2. What They Called It before They Called It Canon

The rabbis said it like this: “All the Holy Scriptures render the hands unclean.” The Mishnah records a discussion among the rabbis which concluded with the consensus that the Song of Songs and Ecclesiastes both render the hands unclean (M. Yad. 3.5). So that’s what the rabbis called it: books which were holy scripture and inspired and authoritative were said to “render the hands unclean.”

The earliest Christians were Jews, so they too spoke of the Hebrew Bible as “scripture.” In addition the Christians soon possessed the Gospels and the letters of Paul and some other books, and they viewed them as scripture, too.

As time passed, Christians developed a more-or-less informal vocabulary to distinguish authoritative books from other books. But they didn’t use the word canon at first.

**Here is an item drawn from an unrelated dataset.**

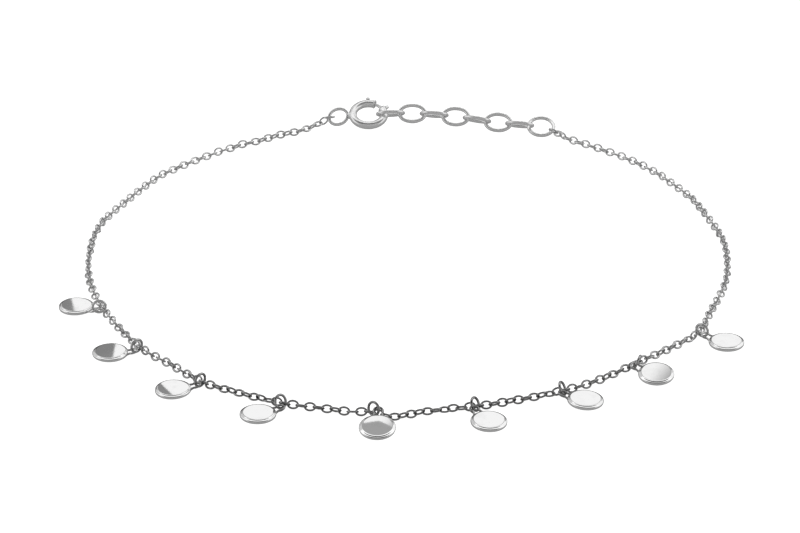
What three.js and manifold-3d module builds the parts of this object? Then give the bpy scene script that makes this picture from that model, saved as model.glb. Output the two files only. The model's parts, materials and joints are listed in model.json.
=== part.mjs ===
// A fine silver bracelet: a trace chain with nine small coins, a spring ring clasp and an extender of
// large oval links. It lies closed on a surface at z = 0. Millimetres, +Z up, +Y towards the clasp.
import * as THREE from 'three';
import { mergeVertices } from 'three/addons/utils/BufferGeometryUtils.js';
import Module from 'manifold-3d';

const wasm = await Module();
wasm.setup();

// ---- Driving dimensions ----

const COIN = { diameter: 3.5, thickness: 0.44, chamfer: 0.07 };
const EYELET = { outer: 1.12, wire: 0.22, bite: 0.06, rise: 15 };
const JUMP_RING = { outer: 1.54, wire: 0.26 };
const FINE_LINK = { length: 1.2, width: 0.92, wire: 0.2 };
const CHAIN = { tube: 0.72, height: 0.36, cutBack: 0.9, longCutBack: 1.5, step: 2.3 };
const EXTENDER_LINK = { length: 3.2, width: 2.38, wire: 0.35, roll: 36 };
const EXTENDER_RING = { outer: 3.1, wire: 0.35, tilt: 19, heading: -2, hookAngle: -27 };
const LINK_GAP = 0.08;
const END_LINK_RISE = 0.5;

// The clasp: angles in its own plane, from +X and anticlockwise seen from above
const CLASP = {
  x: -3.47,
  y: 34.75,
  outer: 4.34,
  tube: 0.86,
  tilt: 18.5,
  mouthStart: 32,
  mouthEnd: 66,
  boreEnd: 176,
};
const CLASP_EYE = { angle: 186, outer: 2.05, wire: 0.36, reach: 3.35, neck: 0.55, neckOut: 0.2, twist: -25 };
const THUMB_TAB = { angle: 25, width: 0.42, reach: 0.3 };
const BOLT = { rod: 0.36, bore: 0.5, seat: 9, overrun: 5, tip: 4, tail: 104, travel: 36 };
const KNOB = { angle: 92, stem: 0.26, head: 0.46, gap: 0.08, reach: 0.42, slot: 0.4, slotSpare: 6 };

// Each coin hangs from the chain at hook. lead is the way from there to its eyelet, facing the way
// from the eyelet to its centre. raised lifts its eyelet end and rolled turns it about that line. lean
// tips its jump ring sideways, and turn swings it. Angles are in degrees, and 0 where none is given.
const COINS = [
  { hook: [-29.55, -10.2], span: 1.0, lead: 189, facing: 147, raised: 1.5 },
  { hook: [-25.4, -18.1], span: 0.98, lead: 222, facing: 180 },
  { hook: [-18.9, -25.1], span: 1.02, lead: 226, facing: 191, raised: 2 },
  { hook: [-11.0, -29.25], span: 0.95, lead: 243, facing: 203, lean: -24, turn: -16 },
  { hook: [-2.85, -31.15, 0.15], span: 1.06, lead: 318, facing: 268, raised: 9.5, lean: 12, turn: 5 },
  { hook: [7.45, -29.75], span: 1.02, lead: 250, facing: 306, raised: 2.5, lean: -24, turn: -8 },
  { hook: [15.8, -26.7], span: 1.0, lead: 260, facing: 341, raised: 3, lean: -24, turn: -8 },
  { hook: [23.08, -21.35, 0.14], span: 1.13, lead: 256, facing: 332, raised: 3, rolled: -7, lean: 20 },
  { hook: [29.4, -15.05], span: 0.9, lead: 327, facing: 331 },
];

// The chain's route over the surface: the points of each run between two of its hooks, from the clasp's
// eye round to the extender's ring. A third number is a height above where the chain lies.
const ROUTE = [
  [
    [-9.0, 33.5, 0.1],
    [-11.0, 31.9],
    [-13.2, 30.8],
    [-15.3, 29.4],
    [-17.4, 28.2],
    [-19.5, 26.6],
    [-21.6, 24.8],
    [-23.7, 22.8],
    [-25.7, 20.5],
    [-27.6, 17.2],
    [-29.2, 13.8],
    [-30.9, 10.0],
    [-31.7, 6.3],
    [-31.9, 2.6],
    [-31.8, -1.0],
    [-31.3, -4.6],
  ],
  [],
  [[-22.3, -21.5]],
  [[-15.2, -27.3]],
  [[-7.6, -30.1], [-4.9, -30.8]],
  [[-0.6, -31.8], [2.2, -30.85]],
  [],
  [[19.6, -24.3]],
  [[26.7, -17.95]],
  [
    [31.1, -10.2],
    [32.3, -6.7],
    [33.15, -3.2],
    [33.5, 0.4],
    [33.55, 4.0],
    [33.0, 7.6],
    [32.0, 11.4],
    [30.8, 15.2],
    [28.8, 19.1],
    [26.9, 22.1],
    [23.8, 25.5],
    [20.7, 28.0],
    [18.5, 29.7],
  ],
];

// The hooks, counted from the clasp's eye, at which a coin lies against the chain
const CROWDED = [5, 8];

// The way that each extender link points, from the clasp to the end ring, in degrees from +X
const EXTENDER_HEADINGS = [5, 2, -8, -13, -17, -16, -10];
const FIRST_LINK = { reach: 2.42, back: 0.2, height: 1.03, drop: 0.06 };

// Facets: sides round a wire or tube, and steps along or round it
const SIDES = 8;
const FINE_SIDES = 6;
const CLASP_SIDES = 10;
const STEPS = {
  ring: 16,
  endRing: 20,
  link: 12,
  eyelet: 14,
  coin: 28,
  clasp: 30,
  bore: 12,
  seat: 2,
  bolt: 9,
};
const ROUTE_SAMPLES = 4000;

// ---- Helpers ----

const radians = THREE.MathUtils.degToRad;
const X_AXIS = new THREE.Vector3(1, 0, 0);
const Z_AXIS = new THREE.Vector3(0, 0, 1);
const bracelet = new THREE.Group();

function silver(shade, roughness) {
  return new THREE.MeshStandardMaterial({ color: shade, roughness, metalness: 1 });
}

function addPiece(name, geometry, shade = 0xd8d8da, roughness = 0.15) {
  const mesh = new THREE.Mesh(geometry, silver(shade, roughness));
  mesh.name = name;
  bracelet.add(mesh);
  return mesh;
}

// The direction at an angle from +X in the horizontal plane
function heading(degrees) {
  return new THREE.Vector3(Math.cos(radians(degrees)), Math.sin(radians(degrees)), 0);
}

// A ring's turn when its +Y side is raised from the surface
function tiltedBack(degrees) {
  return new THREE.Quaternion().setFromAxisAngle(X_AXIS, radians(degrees));
}

// The chain's centre line above a point of the surface
function onChain([x, y, lift = 0]) {
  return new THREE.Vector3(x, y, CHAIN.height + lift);
}

// Place a mesh by its centre, the way its long side runs and the way its face points
function place(mesh, centre, along, face) {
  const x = along.clone().normalize();
  const z = face.clone().addScaledVector(x, -face.dot(x)).normalize();
  const y = new THREE.Vector3().crossVectors(z, x);
  mesh.position.copy(centre);
  mesh.quaternion.setFromRotationMatrix(new THREE.Matrix4().makeBasis(x, y, z));
  return mesh;
}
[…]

Around the year 300, Eusebius of Caesarea, in Church History 3.25, gave the current status of Christian literature. His classification listed books in three categories:

(1) Recognized or “acknowledged” books (ὁμολογουμένοι).

(2) Disputed books (ἀντιλεγομένοι). This doesn’t mean that every Christian disputed every one of these books. This is just Eusebius’ category for books known to most Christians and accepted by some and disputed by others, although some must be said to be spurious [νόθοι, i.e., “bastard books,” not written by who they say they are].

(3) wicked and impious books (ἄτοπα πάντῃ καὶ δυσσεβῆ) put forward by heretics.

We will come back to the books Eusebius reported as being in these categories. The point now is to notice his vocabulary.